__MATERIAL__
···

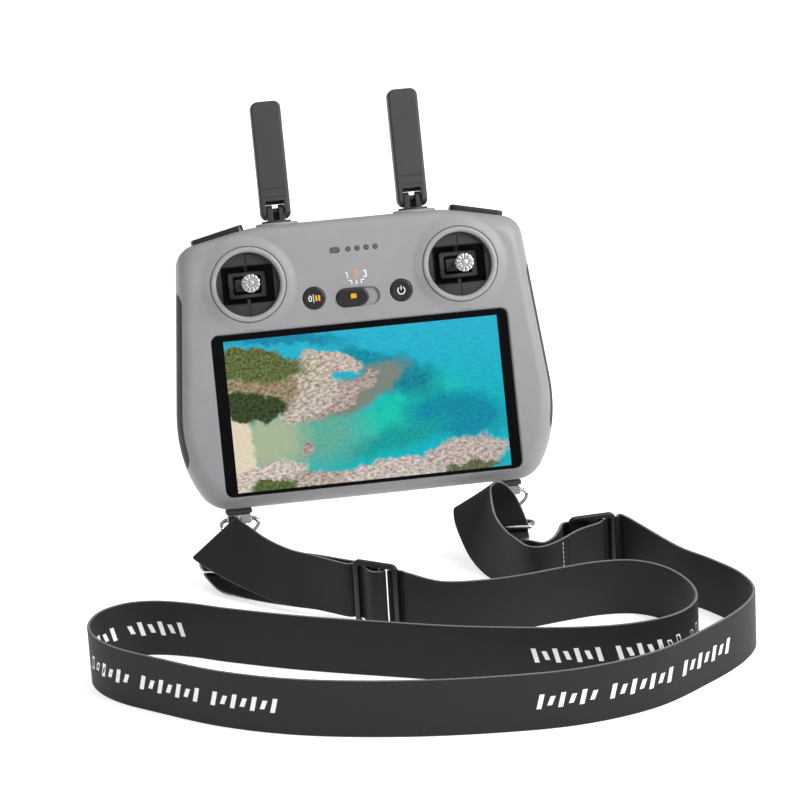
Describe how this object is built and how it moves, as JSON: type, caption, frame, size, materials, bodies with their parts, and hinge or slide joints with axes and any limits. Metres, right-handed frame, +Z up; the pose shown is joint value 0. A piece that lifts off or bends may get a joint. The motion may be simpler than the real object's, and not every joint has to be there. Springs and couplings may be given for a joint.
{
  "type": "handheld radio transmitter controller with neck strap",
  "caption": "Handheld radio controller with built-in screen, two thumb sticks, folding antennas, control buttons and a clip-on webbing neck strap with metal clasps.",
  "frame": {"origin": "middle of the two rear hand grips, where the controller is held; 20 mm behind the screen glass and 10 mm above its centre, measured in the leaned controller", "axes": "+X to the controller's right as seen from the front, +Y to the rear, +Z up from the surface the strap lies on; the controller leans back 21.6 degrees about +X"},
  "size_m": [0.2777, 0.2532, 0.197],
  "materials": {
    "body": "satin moulded",
    "trim": "satin moulded",
    "dark": "fine textured",
    "antenna": "fine textured",
    "rubber": "moulded matt",
    "glass": "polished cover glass, opaque black border",
    "display": "lit display",
    "silver": "turned and knurled",
    "chrome": "polished plating",
    "plate": "rolled sheet",
    "board": "solder mask",
    "battery": "wrapped pack",
    "lens": "clear moulded light guide",
    "webbing": "woven flat webbing"
  },
  "bodies": {
    "case": {"front_shell": "body", "rear_shell": "body", "stick_ring_left": "trim", "stick_ring_right": "trim", "gimbal_housing_left": "dark", "gimbal_housing_right": "dark", "bracket_tab_left": "dark", "bracket_tab_right": "dark", "strap_slider_left": "dark", "strap_slider_right": "dark", "speaker": "dark", "case_screw_low_left": "dark", "case_screw_high_left": "dark", "case_screw_low_right": "dark", "case_screw_high_right": "dark", "grip_left": "rubber", "grip_right": "rubber", "display_glass": "glass", "display_panel": "display", "bracket_lug_left": "chrome", "bracket_lug_right": "chrome", "strap_ring_left": "chrome", "strap_ring_right": "chrome", "clasp_hook_left": "chrome", "clasp_hook_right": "chrome", "clasp_eye_left": "chrome", "clasp_eye_right": "chrome", "mid_frame": "plate", "charge_port": "plate", "card_reader": "plate", "main_board": "board", "battery_pack": "battery", "status_lights": "lens", "strap_main": "webbing", "strap_end_left": "webbing", "strap_end_right": "webbing"},
    "yoke_left": {"gimbal_yoke_left": "dark"},
    "stick_left": {"stick_hub_left": "dark", "stick_left": "silver"},
    "yoke_right": {"gimbal_yoke_right": "dark"},
    "stick_right": {"stick_hub_right": "dark", "stick_right": "silver"},
    "home_button": {"home_button": "dark"},
    "power_button": {"power_button": "dark"},
    "mode_switch": {"mode_switch": "dark"},
    "record_button": {"record_button": "dark"},
    "shutter_button": {"shutter_button": "dark"},
    "rear_button_left": {"rear_button_left": "dark"},
    "rear_button_right": {"rear_button_right": "dark"},
    "tilt_dial": {"tilt_dial": "dark"},
    "camera_dial": {"camera_dial": "dark"},
    "antenna_foot_left": {"antenna_base_left": "antenna"},
    "antenna_left": {"antenna_paddle_left": "antenna", "antenna_pin_left": "silver"},
    "antenna_foot_right": {"antenna_base_right": "antenna"},
    "antenna_right": {"antenna_paddle_right": "antenna", "antenna_pin_right": "silver"},
    "clasp_gate_left": {"clasp_gate_left": "chrome"},
    "clasp_gate_right": {"clasp_gate_right": "chrome"}
  },
  "joints": [
    {"name": "stick_left_sideways", "type": "hinge", "parent": "case", "child": "yoke_left", "pos_m": [-0.047, 0.00696, 0.04747], "axis": [0, 0.3681, 0.9298], "range_deg": [-18, 18], "stiffness_Nm_per_rad": 0.06},
    {"name": "stick_left_up_down", "type": "hinge", "parent": "yoke_left", "child": "stick_left", "pos_m": [-0.047, 0.00696, 0.04747], "axis": [1, 0, 0], "range_deg": [-18, 18], "stiffness_Nm_per_rad": 0.06},
    {"name": "stick_right_sideways", "type": "hinge", "parent": "case", "child": "yoke_right", "pos_m": [0.047, 0.00696, 0.04747], "axis": [0, 0.3681, 0.9298], "range_deg": [-18, 18], "stiffness_Nm_per_rad": 0.06},
    {"name": "stick_right_up_down", "type": "hinge", "parent": "yoke_right", "child": "stick_right", "pos_m": [0.047, 0.00696, 0.04747], "axis": [1, 0, 0], "range_deg": [-18, 18], "stiffness_Nm_per_rad": 0.06},
    {"name": "home_button_press", "type": "slide", "parent": "case", "child": "home_button", "axis": [0, 0.9298, -0.3681], "range_m": [0, 0.0006], "stiffness_N_per_m": 400, "springref_m": -0.001},
    {"name": "power_button_press", "type": "slide", "parent": "case", "child": "power_button", "axis": [0, 0.9298, -0.3681], "range_m": [0, 0.0006], "stiffness_N_per_m": 400, "springref_m": -0.001},
    {"name": "mode_switch_slide", "type": "slide", "parent": "case", "child": "mode_switch", "axis": [1, 0, 0], "range_m": [0, 0.0046]},
    {"name": "record_button_press", "type": "slide", "parent": "case", "child": "record_button", "axis": [0.2216, -0.359, -0.9067], "range_m": [0, 0.001], "stiffness_N_per_m": 400, "springref_m": -0.001},
    {"name": "shutter_button_press", "type": "slide", "parent": "case", "child": "shutter_button", "axis": [-0.2216, -0.359, -0.9067], "range_m": [0, 0.001], "stiffness_N_per_m": 400, "springref_m": -0.001},
    {"name": "rear_button_left_press", "type": "slide", "parent": "case", "child": "rear_button_left", "axis": [0, -0.9298, 0.3681], "range_m": [0, 0.0008], "stiffness_N_per_m": 400, "springref_m": -0.001},
    {"name": "rear_button_right_press", "type": "slide", "parent": "case", "child": "rear_button_right", "axis": [0, -0.9298, 0.3681], "range_m": [0, 0.0008], "stiffness_N_per_m": 400, "springref_m": -0.001},
    {"name": "tilt_dial_turn", "type": "hinge", "parent": "case", "child": "tilt_dial", "pos_m": [-0.056, 0.02509, 0.04653], "axis": [0, 0.3681, 0.9298], "range_deg": [-25, 25], "stiffness_Nm_per_rad": 0.01},
    {"name": "camera_dial_turn", "type": "hinge", "parent": "case", "child": "camera_dial", "pos_m": [0.056, 0.02509, 0.04653], "axis": [0, 0.3681, 0.9298], "continuous": true},
    {"name": "antenna_left_swivel", "type": "hinge", "parent": "case", "child": "antenna_foot_left", "pos_m": [-0.0306, 0.02232, 0.0686], "axis": [0, 0.3681, 0.9298], "range_deg": [-90, 90]},
    {"name": "antenna_left_fold", "type": "hinge", "parent": "antenna_foot_left", "child": "antenna_left", "pos_m": [-0.0306, 0.02468, 0.07455], "axis": [-1, 0, 0], "range_deg": [0, 90]},
    {"name": "antenna_right_swivel", "type": "hinge", "parent": "case", "child": "antenna_foot_right", "pos_m": [0.0306, 0.02232, 0.0686], "axis": [0, 0.3681, 0.9298], "range_deg": [-90, 90]},
    {"name": "antenna_right_fold", "type": "hinge", "parent": "antenna_foot_right", "child": "antenna_right", "pos_m": [0.0306, 0.02468, 0.07455], "axis": [-1, 0, 0], "range_deg": [0, 90]},
    {"name": "clasp_gate_left_open", "type": "hinge", "parent": "case", "child": "clasp_gate_left", "pos_m": [-0.06245, -0.03282, -0.05852], "axis": [-0.9698, 0.1649, 0.1799], "range_deg": [0, 25], "stiffness_Nm_per_rad": 0.002, "springref_deg": -17.19},
    {"name": "clasp_gate_right_open", "type": "hinge", "parent": "case", "child": "clasp_gate_right", "pos_m": [0.0567, -0.03194, -0.05416], "axis": [-0.9484, 0.3084, -0.0732], "range_deg": [0, 25], "stiffness_Nm_per_rad": 0.002, "springref_deg": -17.19}
  ]
}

···

__TASK OBJECTIVE__
Only lines with the word "joints" should be collected from the material.

__SOLUTION BELOW__
Describe how this object is built and how it moves, as JSON: type, caption, frame, size, materials, bodies with their parts, and hinge or slide joints with axes and any limits. Metres, right-handed frame, +Z up; the pose shown is joint value 0. A piece that lifts off or bends may get a joint. The motion may be simpler than the real object's, and not every joint has to be there. Springs and couplings may be given for a joint.
  "joints": [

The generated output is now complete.